In one test with partners and resellers we found that 54% of the top tasks ended in failure. Less than half the people who attempted a top task were able to complete it. The disaster rate was 12%. These people thought they completed the task successfully but actually got it wrong. For example, they may have downloaded the wrong software or found the wrong procedure for troubleshooting a product.

Additional data collected by the company indicated that out of 25,000 new registrations on the website that year, 81% had never completed a single transaction.

The company estimated the lost revenue could be as high as $200 million per year from people not being able to complete their tasks.

Task performance testing was conducted with existing customers, new customers, people who frequently visited the website, and people who were relatively new to the website. Some testing provided baseline performance measurements so we knew the success, failure and disaster rates plus the task completion times associated with each of the top 10 tasks. Other testing focused on understanding ‘why’ some people were successful and others failed.

Testing task performance has significant payoffs. In this case, it enabled us to quantify and focus in on failures in registrations and transactions that amounted to a $200 million opportunity.

3. Understanding the ‘why’ behind customer behaviour

We remotely observed and measured people performing top tasks in their typical work environment. We quickly found opportunities for improvement. Some were as simple as just helping people get started in the right direction. A mega menu was revised to provide more immediate support for the top tasks and a new product selection mechanism was developed.

We conducted 4 rounds of testing, analysis, and refinement over an intense 4 week period. During each iteration, we tested the same top tasks with new groups of 8 to 10 people. People were asked to ‘think aloud’ so we could gain insight as to what they found confusing or unexpected. Anything that negatively affected performance for more than half the people was examined to see what could be improved. Changes included things like eliminating extra steps, improving link labels, repositioning content, and eliminating redundancies.

Design decisions became much easier to make once we understood ‘why’ people were encountering difficulty. We knew what we had to eliminate, change, edit and reposition without wasted time with internal debates based on opinion. We were driven by the data. The results reinforced and validated our design decisions. In the last 3 rounds of testing the success rates climbed from 69% to 88% and the disaster rates dropped to below 4%.

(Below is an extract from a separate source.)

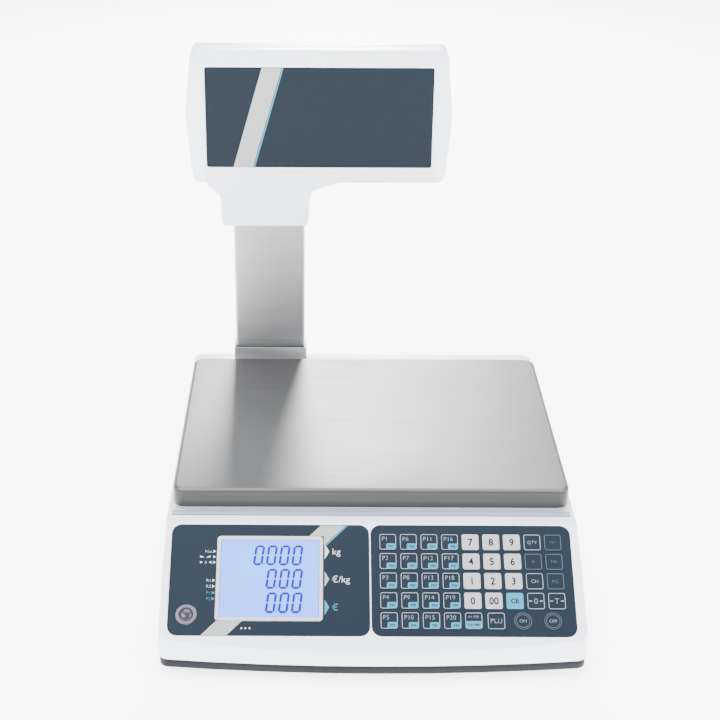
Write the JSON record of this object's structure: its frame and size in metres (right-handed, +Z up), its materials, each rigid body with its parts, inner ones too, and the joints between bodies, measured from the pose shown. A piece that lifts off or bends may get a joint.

In the last 3 rounds of testing the success rates climbed from 69% to 88%

Improved task experiences delight customers

Customers have been delighted with the improvements. Several people have commented that the new mega menu provides them direct access to over 80% of their top tasks. This mega menu is omnipresent throughout the website. Moreover, people who used the new product selector mechanism experienced none of the difficulties associated with the previous, hierarchical mechanism. They got to the product family of interest in 2 clicks.

More recently we’ve been looking at what strategies customers start each task with and what strategies end in success. For example, navigating from the mega menu versus the support main page or using site search versus a dedicated downloads search. Then we rework the design to minimize or eliminate ineffective strategies while promoting or guiding people down the path most likely to succeed.

Major changes by the search team, focused on the top tasks, have also delighted customers. In many cases, entering a specific product name or number leads to the top organic search result being the main product support page with sub-links to the top tasks of downloading software and troubleshooting.

Other opportunities to delight customers are afforded by thinking about common follow-on tasks or related activities and offering them at the appropriate time. For example, once someone has located their product and downloaded a software update, offer to keep them informed of future updates. Since they are logged in, the system already knows the product of interest and their email address. Nothing else is required.

4. Engage in a process of continuous improvement

Companies who have taken a top task management approach have seen significant improvements in task performance and customer satisfaction. Several next steps can help to evolve the strategy:

  • Re-organize both responsibility and rewards to focus managers on managing tasks, not content
  • Evaluate content creators based on their content’s impact on top task performance, not on quantity produced
  • Allocate as much time or more to removing redundant, outdated and trivial (ROT) content as to generating new content
  • Budget for continuous improvement of the website as an ongoing operational expense, as opposed to huge project expenditures that may be cut
  • Create performance metrics for self-service in the same way you have metrics for your support center – make the costs of poor task performance visible

Continue to apply the four killer web strategies:

  • Know your top tasks
  • Measure top task performance
  • Understand the ‘why’ behind customer behaviour
  • Engage in a process of continuous improvement

Above all, manage your customers’ time on your website. Time is the currency of the web and saving your customers time will reap significant benefits, for you as well as for them. On the web, the customer experience IS your brand, your sales, and your marketing.

On the web, the customer experience IS your brand, your sales, and your marketing.